Vor der Fußball-WM in Russland: Moskau an der Spree

Heute startet die Fußball-WM. Wer das Gastgeberland kennenlernen will, muss nicht weit reisen.

Abramowitschallee, Bersarinplatz, Puschkinallee. Schon die Straßennamen zeigen: In Berlin steckt ganz schön viel Russland. Es gibt russische Hotels, Restaurants und Cafés. Kein Wunder, schließlich ist die deutsche Hauptstadt nicht nur bei Touristen aus dem riesigen Land beliebt, es sind auch zahlreiche Russen in Berlin zu Hause. Knapp 24.000 haben hier ihren Hauptwohnsitz – ganz zu schweigen von den Berlinern mit russischen Wurzeln.

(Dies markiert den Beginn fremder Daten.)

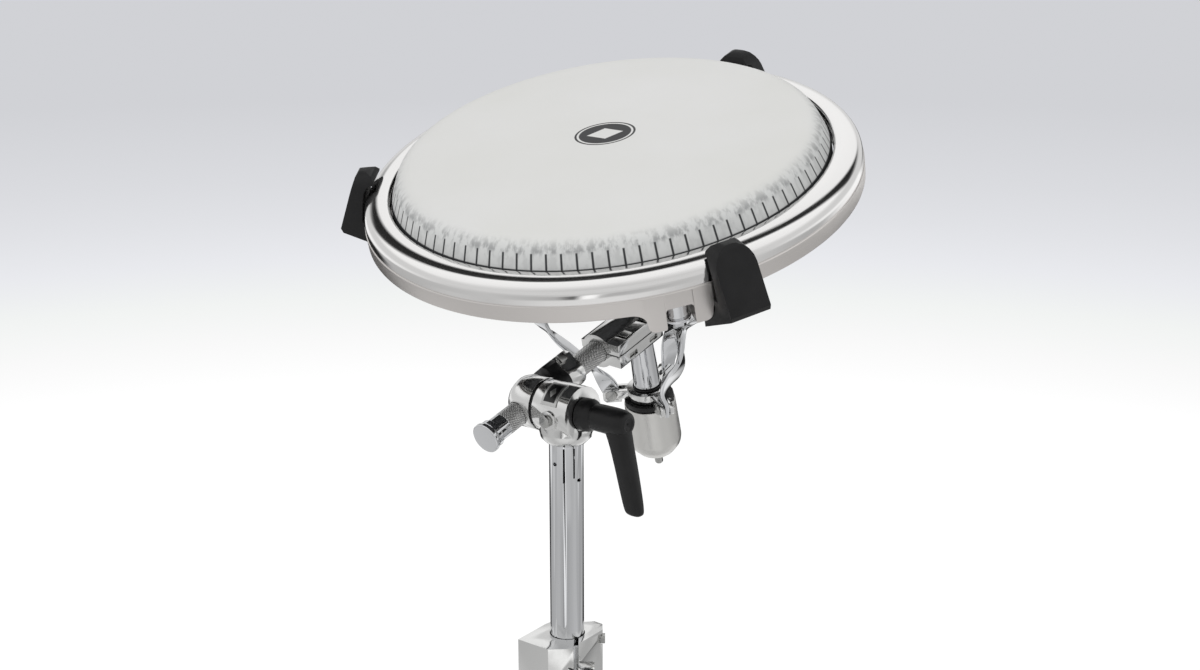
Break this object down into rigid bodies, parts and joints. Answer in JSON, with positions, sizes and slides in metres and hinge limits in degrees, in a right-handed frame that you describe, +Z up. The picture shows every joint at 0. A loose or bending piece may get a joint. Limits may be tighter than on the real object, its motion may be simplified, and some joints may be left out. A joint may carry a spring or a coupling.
{
  "type": "compact conga on a stand",
  "caption": "Shell-less conga: a synthetic head in a polished rim, gripped by rubber claws of a snare-type basket on a tilting, height-adjustable tripod stand.",
  "frame": {"origin": "on the floor, at the centre of the footprint of the whole assembly", "axes": "+Z up along the stand's tube, -Y towards the picture's viewer, +X to the viewer's right"},
  "size_m": [0.5643, 0.5914, 0.8647],
  "materials": {
    "chrome": "bright chrome plating",
    "polished_alloy": "polished",
    "zinc_steel": "zinc plated",
    "drum_film": "matte white coated film",
    "black_nylon": "moulded, low sheen",
    "black_rubber": "moulded, matte"
  },
  "bodies": {
    "stand": {"lower_tube": "chrome", "height_bushing": "black_nylon", "height_clamp": "chrome", "clamp_key_bolt": "zinc_steel", "lower_collar": "black_nylon"},
    "height_wing": {"height_wing_bolt": "chrome"},
    "mast": {"upper_tube": "chrome", "tilter_body": "chrome", "tilter_screw": "zinc_steel", "tilter_disc": "black_nylon", "badge_plate": "black_nylon"},
    "lever": {"tilt_lever": "black_nylon"},
    "holder": {"rod_holder": "chrome", "tilt_eye_bolt": "zinc_steel"},
    "boom": {"boom_rod": "chrome", "boom_end_cap": "chrome", "memory_lock_pad": "black_nylon", "memory_lock": "chrome", "memory_lock_bolt": "zinc_steel"},
    "basket": {"bracket_base": "chrome", "bracket_cap": "chrome", "bracket_bolt_1": "zinc_steel", "bracket_bolt_2": "zinc_steel", "basket_shaft": "chrome", "grip_screw": "zinc_steel", "shaft_seal": "black_rubber", "basket_hub": "chrome", "arm_rivet_a": "zinc_steel", "arm_rivet_b": "zinc_steel", "arm_rivet_c": "zinc_steel", "rim": "polished_alloy", "head_film": "drum_film", "flesh_hoop": "polished_alloy", "bearing_edge_frame": "polished_alloy"},
    "tuning_a": {"tuning_bolt_a": "chrome"},
    "tuning_b": {"tuning_bolt_b": "chrome"},
    "tuning_c": {"tuning_bolt_c": "chrome"},
    "pressure": {"pressure_disc": "black_nylon"},
    "nut": {"grip_nut": "polished_alloy"},
    "arm_a": {"arm_a": "chrome", "claw_a": "black_rubber"},
    "arm_b": {"arm_b": "chrome", "claw_b": "black_rubber"},
    "arm_c": {"arm_c": "chrome", "claw_c": "black_rubber"},
    "brace_1": {"brace_1": "chrome", "leg_pin_1": "zinc_steel"},
    "brace_2": {"brace_2": "chrome", "leg_pin_2": "zinc_steel"},
    "brace_3": {"brace_3": "chrome", "leg_pin_3": "zinc_steel"},
    "leg_1": {"leg_1": "chrome", "foot_1": "black_rubber"},
    "leg_2": {"leg_2": "chrome", "foot_2": "black_rubber"},
    "leg_3": {"leg_3": "chrome", "foot_3": "black_rubber"},
    "collar": {"upper_collar": "black_nylon"},
    "collar_wing": {"collar_wing_bolt": "chrome"}
  },
  "joints": [
    {"name": "height_wing_turn", "type": "hinge", "parent": "stand", "child": "height_wing", "pos_m": [0.0553, 0.0051, 0.468], "axis": [1, 0, 0], "range_deg": [0, 360]},
    {"name": "height_slide", "type": "slide", "parent": "stand", "child": "mast", "axis": [0, 0, 1], "range_m": [-0.1, 0.1]},
    {"name": "tilt_lever_turn", "type": "hinge", "parent": "mast", "child": "lever", "pos_m": [0.0553, 0.0281, 0.6532], "axis": [0.766, -0.6428, 0], "range_deg": [-60, 60]},
    {"name": "boom_tilt", "type": "hinge", "parent": "mast", "child": "holder", "pos_m": [0.0553, 0.0281, 0.6532], "axis": [0.766, -0.6428, 0], "range_deg": [-20, 35]},
    {"name": "boom_slide", "type": "slide", "parent": "holder", "child": "boom", "axis": [0.6132, 0.7308, 0.2999], "range_m": [0, 0.021]},
    {"name": "bracket_swivel", "type": "hinge", "parent": "boom", "child": "basket", "pos_m": [0.03385, 0.0461, 0.6532], "axis": [0.6132, 0.7308, 0.2999], "range_deg": [-12, 12]},
    {"name": "tuning_turn_a", "type": "hinge", "parent": "basket", "child": "tuning_a", "pos_m": [0.11733, -0.04359, 0.76269], "axis": [-0.1445, -0.2899, 0.9461], "range_deg": [-360, 360]},
    {"name": "tuning_turn_b", "type": "hinge", "parent": "basket", "child": "tuning_b", "pos_m": [0.19576, 0.2009, 0.84959], "axis": [-0.1445, -0.2899, 0.9461], "range_deg": [-360, 360]},
    {"name": "tuning_turn_c", "type": "hinge", "parent": "basket", "child": "tuning_c", "pos_m": [-0.06559, 0.15379, 0.79522], "axis": [-0.1445, -0.2899, 0.9461], "range_deg": [-360, 360]},
    {"name": "grip_nut_turn", "type": "hinge", "parent": "pressure", "child": "nut", "pos_m": [0.08488, 0.1036, 0.80283], "axis": [0.1445, 0.2899, -0.9461], "range_deg": [0, 1080]},
    {"name": "grip_disc_slide", "type": "slide", "parent": "basket", "child": "pressure", "axis": [0.1445, 0.2899, -0.9461], "range_m": [0, 0.0038]},
    {"name": "arm_open_a", "type": "hinge", "parent": "basket", "child": "arm_a", "pos_m": [0.1221, 0.13344, 0.62265], "axis": [0.9058, 0.3462, 0.2444], "range_deg": [0, 9.1]},
    {"name": "arm_open_b", "type": "hinge", "parent": "basket", "child": "arm_b", "pos_m": [0.12651, 0.17724, 0.63674], "axis": [-0.8123, 0.5807, 0.0538], "range_deg": [0, 9.1]},
    {"name": "arm_open_c", "type": "hinge", "parent": "basket", "child": "arm_c", "pos_m": [0.08544, 0.16059, 0.62537], "axis": [-0.0935, -0.9478, -0.3047], "range_deg": [0, 9.1]},
    {"name": "tripod_fold", "type": "hinge", "parent": "stand", "child": "brace_1", "pos_m": [0.07458, 0.05108, 0.046], "axis": [0.766, -0.6428, 0], "range_deg": [0, 49]},
    {"name": "brace_fold_2", "type": "hinge", "parent": "stand", "child": "brace_2", "pos_m": [0.02576, 0.03331, 0.046], "axis": [0.1736, 0.9848, 0], "range_deg": [0, 49.1]},
    {"name": "brace_fold_3", "type": "hinge", "parent": "stand", "child": "brace_3", "pos_m": [0.06556, -0.00009, 0.046], "axis": [-0.9397, -0.342, 0], "range_deg": [0, 49.1]},
    {"name": "leg_fold_1", "type": "hinge", "parent": "brace_1", "child": "leg_1", "pos_m": [0.15357, 0.14521, 0.13204], "axis": [0.766, -0.6428, 0], "range_deg": [-98.2, 0]},
    {"name": "leg_fold_2", "type": "hinge", "parent": "brace_2", "child": "leg_2", "pos_m": [-0.09525, 0.05465, 0.13204], "axis": [0.1736, 0.9848, 0], "range_deg": [-98.2, 0]},
    {"name": "leg_fold_3", "type": "hinge", "parent": "brace_3", "child": "leg_3", "pos_m": [0.10759, -0.11555, 0.13204], "axis": [-0.9397, -0.342, 0], "range_deg": [-98.2, 0]},
    {"name": "collar_rise", "type": "hinge", "parent": "leg_1", "child": "collar", "pos_m": [0.07458, 0.05108, 0.21807], "axis": [0.766, -0.6428, 0], "range_deg": [0, 49.1]},
    {"name": "collar_wing_turn", "type": "hinge", "parent": "collar", "child": "collar_wing", "pos_m": [0.0553, 0.0281, 0.22607], "axis": [0.9848, -0.1736, 0], "range_deg": [0, 360]}
  ],
  "couplings": [
    {"joint": "grip_disc_slide", "follows": "grip_nut_turn", "m_per_rad": 0.00019894},
    {"joint": "arm_open_a", "follows": "grip_nut_turn", "ratio": 0.0083333},
    {"joint": "arm_open_b", "follows": "grip_nut_turn", "ratio": 0.0083333},
    {"joint": "arm_open_c", "follows": "grip_nut_turn", "ratio": 0.0083333},
    {"joint": "brace_fold_2", "follows": "tripod_fold", "ratio": 1},
    {"joint": "brace_fold_3", "follows": "tripod_fold", "ratio": 1},
    {"joint": "leg_fold_1", "follows": "tripod_fold", "ratio": -2},
    {"joint": "leg_fold_2", "follows": "tripod_fold", "ratio": -2},
    {"joint": "leg_fold_3", "follows": "tripod_fold", "ratio": -2},
    {"joint": "collar_rise", "follows": "tripod_fold", "ratio": 1}
  ]
}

Einer von ihnen ist Alexander Grüner, genannt Sascha. Als 17-Jähriger zog er mit seiner Familie von Russland nach Deutschland. Vor zehn Jahren eröffnete er das Kvartira 62 in Kreuzberg – eine gemütliche Bar mit übergroßem Matrjoschka-Bild an der Wand und verschiedenen Sorten Wodka im Regal. „Wir setzen auch selbst Nastoika an“, sagt Grüner und meint damit aromatisierten Wodka, in dem Früchte wie etwa Kirschen eingelegt sind. Auf der Karte stehen seltene Spirituosen, zum Beispiel Polugar, ein Vorgänger des russischen Wodkas. Den gibt es im Kvartira 62 sogar mit Knoblauch- und Pfeffernote, die man riechen kann, wenn man die Nase ranhält.

Alexander Grüner gießt zwei Gläser Polugar ein und räumt mit einem deutschen Irrglauben über Russland auf. Der Ausspruch „Nastrovje“ sei nämlich nicht die russische Übersetzung von „Prost“, wie viele glauben. Es bedeute so viel wie „Gesundheit“ und könne zwar in einem Trinkspruch vorkommen, müsse allerdings auch auf jemanden bezogen werden. „Ein kurzes Wort wie Prost gibt es auf Russisch nicht“, sagt Grüner. Vielmehr seien in Russland Trinksprüche üblich, in denen man erklärt, dass man auf sein Gegenüber, die Liebe oder sonst etwas Passendes trinken möchte.

Dazu wird es bei der Fußballweltmeisterschaft ab Donnerstag sicher Gelegenheit geben. Für Alexander Grüner ist es selbstverständlich, dass er die Spiele von Deutschland und Russland in seiner Bar zeigt, selbst wenn sie außerhalb seiner Öffnungszeiten liegen. Ein paar Fähnchen will er auch aufhängen.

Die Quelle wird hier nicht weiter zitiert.